GIVEN INSTRUCTION – Transcribe word for word only the span whose first line is the one with "const secondTurn = secondNow * 6;" and whose last line is the one with "obj.parent = None"; both of those lines belong to it.

-=-=-

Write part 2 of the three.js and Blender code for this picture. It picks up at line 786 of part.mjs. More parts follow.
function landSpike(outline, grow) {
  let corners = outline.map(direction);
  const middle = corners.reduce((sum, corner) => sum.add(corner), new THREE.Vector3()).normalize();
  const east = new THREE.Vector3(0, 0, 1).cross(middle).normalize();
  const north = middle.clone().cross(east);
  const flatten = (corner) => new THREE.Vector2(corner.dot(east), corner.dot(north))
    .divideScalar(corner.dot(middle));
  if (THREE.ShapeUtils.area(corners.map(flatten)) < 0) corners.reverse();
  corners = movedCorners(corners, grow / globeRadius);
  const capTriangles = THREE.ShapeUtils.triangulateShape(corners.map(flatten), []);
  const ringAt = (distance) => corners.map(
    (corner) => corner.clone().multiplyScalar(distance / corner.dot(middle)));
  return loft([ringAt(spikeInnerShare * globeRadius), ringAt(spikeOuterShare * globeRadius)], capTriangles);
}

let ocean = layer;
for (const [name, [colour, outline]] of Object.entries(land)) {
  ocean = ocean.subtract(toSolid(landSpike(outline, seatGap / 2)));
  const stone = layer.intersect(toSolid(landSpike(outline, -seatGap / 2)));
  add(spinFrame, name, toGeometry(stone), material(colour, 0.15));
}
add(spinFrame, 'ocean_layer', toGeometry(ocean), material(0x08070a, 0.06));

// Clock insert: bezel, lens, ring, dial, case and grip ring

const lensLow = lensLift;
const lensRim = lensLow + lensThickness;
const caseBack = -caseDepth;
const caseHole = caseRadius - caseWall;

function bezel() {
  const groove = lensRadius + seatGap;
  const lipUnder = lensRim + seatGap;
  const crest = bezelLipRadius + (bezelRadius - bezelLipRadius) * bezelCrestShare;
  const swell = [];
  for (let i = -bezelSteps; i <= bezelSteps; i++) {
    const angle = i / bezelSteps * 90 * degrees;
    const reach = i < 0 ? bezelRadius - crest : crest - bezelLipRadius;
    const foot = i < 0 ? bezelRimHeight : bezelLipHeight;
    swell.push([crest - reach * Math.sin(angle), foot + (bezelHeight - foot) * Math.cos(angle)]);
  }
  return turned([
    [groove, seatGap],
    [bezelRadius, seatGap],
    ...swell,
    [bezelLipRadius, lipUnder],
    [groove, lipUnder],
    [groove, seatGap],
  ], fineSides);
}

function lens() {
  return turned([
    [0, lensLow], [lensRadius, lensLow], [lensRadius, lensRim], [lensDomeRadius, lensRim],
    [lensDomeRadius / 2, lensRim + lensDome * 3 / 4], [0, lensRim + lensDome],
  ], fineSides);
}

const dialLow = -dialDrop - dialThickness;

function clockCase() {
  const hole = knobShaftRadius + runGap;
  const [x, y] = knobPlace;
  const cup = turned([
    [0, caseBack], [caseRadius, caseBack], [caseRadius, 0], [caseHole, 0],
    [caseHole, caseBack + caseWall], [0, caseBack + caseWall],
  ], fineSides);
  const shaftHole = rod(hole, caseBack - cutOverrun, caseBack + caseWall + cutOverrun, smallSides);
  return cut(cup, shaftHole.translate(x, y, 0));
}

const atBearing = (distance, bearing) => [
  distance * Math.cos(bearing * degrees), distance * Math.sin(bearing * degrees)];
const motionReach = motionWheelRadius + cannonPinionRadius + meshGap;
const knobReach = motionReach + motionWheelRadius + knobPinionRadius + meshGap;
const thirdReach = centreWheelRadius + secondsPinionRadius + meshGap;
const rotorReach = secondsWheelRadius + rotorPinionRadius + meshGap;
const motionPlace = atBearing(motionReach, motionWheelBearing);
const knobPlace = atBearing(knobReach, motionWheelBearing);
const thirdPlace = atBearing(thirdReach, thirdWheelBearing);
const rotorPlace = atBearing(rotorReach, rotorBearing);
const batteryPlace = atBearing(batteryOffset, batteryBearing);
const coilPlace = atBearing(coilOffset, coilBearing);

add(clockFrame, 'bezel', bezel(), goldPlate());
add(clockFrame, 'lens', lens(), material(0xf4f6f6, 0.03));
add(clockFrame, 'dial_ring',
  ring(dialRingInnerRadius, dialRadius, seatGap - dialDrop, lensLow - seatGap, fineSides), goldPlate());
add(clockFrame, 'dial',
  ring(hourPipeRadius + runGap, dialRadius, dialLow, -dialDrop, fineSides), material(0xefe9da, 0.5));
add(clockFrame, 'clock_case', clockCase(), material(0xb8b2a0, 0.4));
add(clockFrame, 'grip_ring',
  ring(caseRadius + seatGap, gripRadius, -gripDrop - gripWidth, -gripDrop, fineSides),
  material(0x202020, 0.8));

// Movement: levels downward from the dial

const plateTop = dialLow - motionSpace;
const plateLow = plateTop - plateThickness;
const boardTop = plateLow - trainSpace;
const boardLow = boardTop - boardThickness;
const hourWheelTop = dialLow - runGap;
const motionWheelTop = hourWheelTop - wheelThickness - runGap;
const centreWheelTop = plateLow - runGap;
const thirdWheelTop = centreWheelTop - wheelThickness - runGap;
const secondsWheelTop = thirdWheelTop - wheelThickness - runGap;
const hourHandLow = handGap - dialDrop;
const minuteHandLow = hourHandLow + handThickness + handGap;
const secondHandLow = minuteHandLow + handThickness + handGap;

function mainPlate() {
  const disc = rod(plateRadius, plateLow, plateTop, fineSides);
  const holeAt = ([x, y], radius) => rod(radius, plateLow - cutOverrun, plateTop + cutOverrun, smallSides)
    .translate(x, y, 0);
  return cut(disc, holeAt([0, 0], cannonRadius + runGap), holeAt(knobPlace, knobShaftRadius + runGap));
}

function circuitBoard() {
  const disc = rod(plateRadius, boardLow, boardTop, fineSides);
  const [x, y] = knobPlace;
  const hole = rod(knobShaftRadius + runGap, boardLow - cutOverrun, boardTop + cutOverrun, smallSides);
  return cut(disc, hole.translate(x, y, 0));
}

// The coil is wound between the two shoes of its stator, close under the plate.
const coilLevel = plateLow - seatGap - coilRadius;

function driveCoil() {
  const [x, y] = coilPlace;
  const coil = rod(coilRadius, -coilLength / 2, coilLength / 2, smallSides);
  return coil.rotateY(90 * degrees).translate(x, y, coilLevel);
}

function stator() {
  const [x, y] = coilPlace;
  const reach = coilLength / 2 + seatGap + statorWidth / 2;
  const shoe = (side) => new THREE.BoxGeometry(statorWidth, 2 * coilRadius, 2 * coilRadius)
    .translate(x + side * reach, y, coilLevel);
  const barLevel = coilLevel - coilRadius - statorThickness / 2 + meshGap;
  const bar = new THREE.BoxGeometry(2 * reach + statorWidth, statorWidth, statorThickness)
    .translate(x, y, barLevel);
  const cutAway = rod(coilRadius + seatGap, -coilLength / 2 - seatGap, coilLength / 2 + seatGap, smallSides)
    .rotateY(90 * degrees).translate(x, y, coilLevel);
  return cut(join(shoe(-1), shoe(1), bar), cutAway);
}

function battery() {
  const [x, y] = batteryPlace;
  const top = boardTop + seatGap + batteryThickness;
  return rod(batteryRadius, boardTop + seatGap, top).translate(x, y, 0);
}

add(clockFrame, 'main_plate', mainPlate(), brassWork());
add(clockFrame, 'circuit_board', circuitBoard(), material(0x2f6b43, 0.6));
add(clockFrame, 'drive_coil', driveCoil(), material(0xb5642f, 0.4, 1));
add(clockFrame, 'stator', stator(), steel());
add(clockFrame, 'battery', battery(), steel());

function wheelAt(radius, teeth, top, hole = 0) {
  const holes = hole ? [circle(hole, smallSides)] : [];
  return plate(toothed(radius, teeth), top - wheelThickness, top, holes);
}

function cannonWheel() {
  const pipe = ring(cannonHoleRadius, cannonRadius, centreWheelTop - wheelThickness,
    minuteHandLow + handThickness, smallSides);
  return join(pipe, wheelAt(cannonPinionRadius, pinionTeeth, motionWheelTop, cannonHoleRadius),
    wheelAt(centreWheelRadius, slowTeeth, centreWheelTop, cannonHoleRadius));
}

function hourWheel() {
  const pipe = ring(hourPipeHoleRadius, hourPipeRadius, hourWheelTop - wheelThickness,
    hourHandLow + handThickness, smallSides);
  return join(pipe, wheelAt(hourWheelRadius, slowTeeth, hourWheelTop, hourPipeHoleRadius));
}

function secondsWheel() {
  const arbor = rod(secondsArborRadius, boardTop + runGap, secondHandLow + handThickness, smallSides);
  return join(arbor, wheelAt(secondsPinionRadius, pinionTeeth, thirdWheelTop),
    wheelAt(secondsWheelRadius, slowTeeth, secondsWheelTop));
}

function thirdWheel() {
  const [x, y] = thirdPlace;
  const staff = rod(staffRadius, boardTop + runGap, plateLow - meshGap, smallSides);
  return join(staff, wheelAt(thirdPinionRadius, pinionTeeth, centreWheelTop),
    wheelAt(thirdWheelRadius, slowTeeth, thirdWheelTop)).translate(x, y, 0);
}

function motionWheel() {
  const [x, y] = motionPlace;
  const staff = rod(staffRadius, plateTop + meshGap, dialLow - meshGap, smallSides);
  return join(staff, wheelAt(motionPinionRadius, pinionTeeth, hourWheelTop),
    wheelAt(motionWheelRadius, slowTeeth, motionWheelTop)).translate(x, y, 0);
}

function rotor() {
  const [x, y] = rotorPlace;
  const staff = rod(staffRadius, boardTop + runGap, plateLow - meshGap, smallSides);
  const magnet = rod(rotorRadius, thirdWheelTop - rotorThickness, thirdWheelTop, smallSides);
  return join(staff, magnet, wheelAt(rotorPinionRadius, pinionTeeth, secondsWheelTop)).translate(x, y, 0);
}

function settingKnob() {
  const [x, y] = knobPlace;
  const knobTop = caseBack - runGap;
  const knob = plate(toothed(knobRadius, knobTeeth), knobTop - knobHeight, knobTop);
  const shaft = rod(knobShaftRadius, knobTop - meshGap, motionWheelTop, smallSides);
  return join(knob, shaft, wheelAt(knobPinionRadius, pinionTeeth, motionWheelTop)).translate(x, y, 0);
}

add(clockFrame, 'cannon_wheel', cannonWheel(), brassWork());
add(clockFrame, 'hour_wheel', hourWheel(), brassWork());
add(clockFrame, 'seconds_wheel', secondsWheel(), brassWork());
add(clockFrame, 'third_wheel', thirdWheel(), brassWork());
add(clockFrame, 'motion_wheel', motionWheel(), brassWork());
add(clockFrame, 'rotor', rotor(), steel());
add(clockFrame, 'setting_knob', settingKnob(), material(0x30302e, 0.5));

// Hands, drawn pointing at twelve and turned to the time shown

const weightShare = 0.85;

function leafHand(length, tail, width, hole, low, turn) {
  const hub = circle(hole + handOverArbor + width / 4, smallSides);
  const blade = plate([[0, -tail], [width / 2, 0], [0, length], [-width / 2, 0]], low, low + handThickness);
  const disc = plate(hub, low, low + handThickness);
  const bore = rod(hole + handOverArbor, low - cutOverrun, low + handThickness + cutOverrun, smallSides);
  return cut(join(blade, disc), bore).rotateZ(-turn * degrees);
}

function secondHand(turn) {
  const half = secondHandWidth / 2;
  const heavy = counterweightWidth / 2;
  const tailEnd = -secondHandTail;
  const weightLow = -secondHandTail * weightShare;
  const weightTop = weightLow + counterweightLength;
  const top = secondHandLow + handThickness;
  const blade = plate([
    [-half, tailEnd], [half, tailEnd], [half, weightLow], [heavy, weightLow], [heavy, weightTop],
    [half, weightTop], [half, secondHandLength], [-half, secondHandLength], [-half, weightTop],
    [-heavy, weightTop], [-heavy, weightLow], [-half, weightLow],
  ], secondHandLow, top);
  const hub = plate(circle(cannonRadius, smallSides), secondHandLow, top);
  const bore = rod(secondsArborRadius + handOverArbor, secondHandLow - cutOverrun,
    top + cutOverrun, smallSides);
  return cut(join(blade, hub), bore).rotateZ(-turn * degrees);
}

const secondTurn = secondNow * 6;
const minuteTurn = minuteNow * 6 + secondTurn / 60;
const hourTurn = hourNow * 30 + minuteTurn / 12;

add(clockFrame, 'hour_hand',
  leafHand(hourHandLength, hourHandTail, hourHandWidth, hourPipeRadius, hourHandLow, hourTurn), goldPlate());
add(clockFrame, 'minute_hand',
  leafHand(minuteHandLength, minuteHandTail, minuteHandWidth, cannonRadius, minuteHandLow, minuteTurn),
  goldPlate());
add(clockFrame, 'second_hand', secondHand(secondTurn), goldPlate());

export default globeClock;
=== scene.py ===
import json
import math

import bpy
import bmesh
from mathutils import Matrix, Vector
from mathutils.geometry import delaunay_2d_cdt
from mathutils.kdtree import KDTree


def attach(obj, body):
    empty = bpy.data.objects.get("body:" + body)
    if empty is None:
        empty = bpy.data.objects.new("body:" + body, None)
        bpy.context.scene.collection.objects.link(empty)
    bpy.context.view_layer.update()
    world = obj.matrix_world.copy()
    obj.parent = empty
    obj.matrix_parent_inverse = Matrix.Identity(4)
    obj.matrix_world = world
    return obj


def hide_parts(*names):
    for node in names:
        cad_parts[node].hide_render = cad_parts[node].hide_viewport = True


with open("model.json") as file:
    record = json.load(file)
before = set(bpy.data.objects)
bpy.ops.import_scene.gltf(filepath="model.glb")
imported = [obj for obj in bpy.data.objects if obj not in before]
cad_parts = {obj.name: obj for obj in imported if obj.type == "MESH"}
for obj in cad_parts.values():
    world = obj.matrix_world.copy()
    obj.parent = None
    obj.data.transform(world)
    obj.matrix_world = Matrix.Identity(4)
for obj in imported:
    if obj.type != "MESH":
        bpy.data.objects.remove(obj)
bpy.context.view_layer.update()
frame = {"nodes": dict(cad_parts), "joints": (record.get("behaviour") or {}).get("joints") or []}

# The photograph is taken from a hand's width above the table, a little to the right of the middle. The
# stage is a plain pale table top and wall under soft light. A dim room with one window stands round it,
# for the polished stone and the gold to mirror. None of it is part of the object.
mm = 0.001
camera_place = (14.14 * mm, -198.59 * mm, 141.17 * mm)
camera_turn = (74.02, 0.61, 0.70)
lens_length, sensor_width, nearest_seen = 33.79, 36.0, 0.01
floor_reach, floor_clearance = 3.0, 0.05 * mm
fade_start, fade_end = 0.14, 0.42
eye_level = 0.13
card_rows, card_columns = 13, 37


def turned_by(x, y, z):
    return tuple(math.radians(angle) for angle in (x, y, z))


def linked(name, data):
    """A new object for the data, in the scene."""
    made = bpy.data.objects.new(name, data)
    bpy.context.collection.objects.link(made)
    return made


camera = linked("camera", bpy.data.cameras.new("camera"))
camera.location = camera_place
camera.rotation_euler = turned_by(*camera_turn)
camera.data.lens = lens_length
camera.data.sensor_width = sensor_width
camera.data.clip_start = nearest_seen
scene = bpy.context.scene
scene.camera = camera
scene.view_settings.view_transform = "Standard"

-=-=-

TASK OUTPUT –
const secondTurn = secondNow * 6;
const minuteTurn = minuteNow * 6 + secondTurn / 60;
const hourTurn = hourNow * 30 + minuteTurn / 12;

add(clockFrame, 'hour_hand',
  leafHand(hourHandLength, hourHandTail, hourHandWidth, hourPipeRadius, hourHandLow, hourTurn), goldPlate());
add(clockFrame, 'minute_hand',
  leafHand(minuteHandLength, minuteHandTail, minuteHandWidth, cannonRadius, minuteHandLow, minuteTurn),
  goldPlate());
add(clockFrame, 'second_hand', secondHand(secondTurn), goldPlate());

export default globeClock;
=== scene.py ===
import json
import math

import bpy
import bmesh
from mathutils import Matrix, Vector
from mathutils.geometry import delaunay_2d_cdt
from mathutils.kdtree import KDTree


def attach(obj, body):
    empty = bpy.data.objects.get("body:" + body)
    if empty is None:
        empty = bpy.data.objects.new("body:" + body, None)
        bpy.context.scene.collection.objects.link(empty)
    bpy.context.view_layer.update()
    world = obj.matrix_world.copy()
    obj.parent = empty
    obj.matrix_parent_inverse = Matrix.Identity(4)
    obj.matrix_world = world
    return obj


def hide_parts(*names):
    for node in names:
        cad_parts[node].hide_render = cad_parts[node].hide_viewport = True


with open("model.json") as file:
    record = json.load(file)
before = set(bpy.data.objects)
bpy.ops.import_scene.gltf(filepath="model.glb")
imported = [obj for obj in bpy.data.objects if obj not in before]
cad_parts = {obj.name: obj for obj in imported if obj.type == "MESH"}
for obj in cad_parts.values():
    world = obj.matrix_world.copy()
    obj.parent = None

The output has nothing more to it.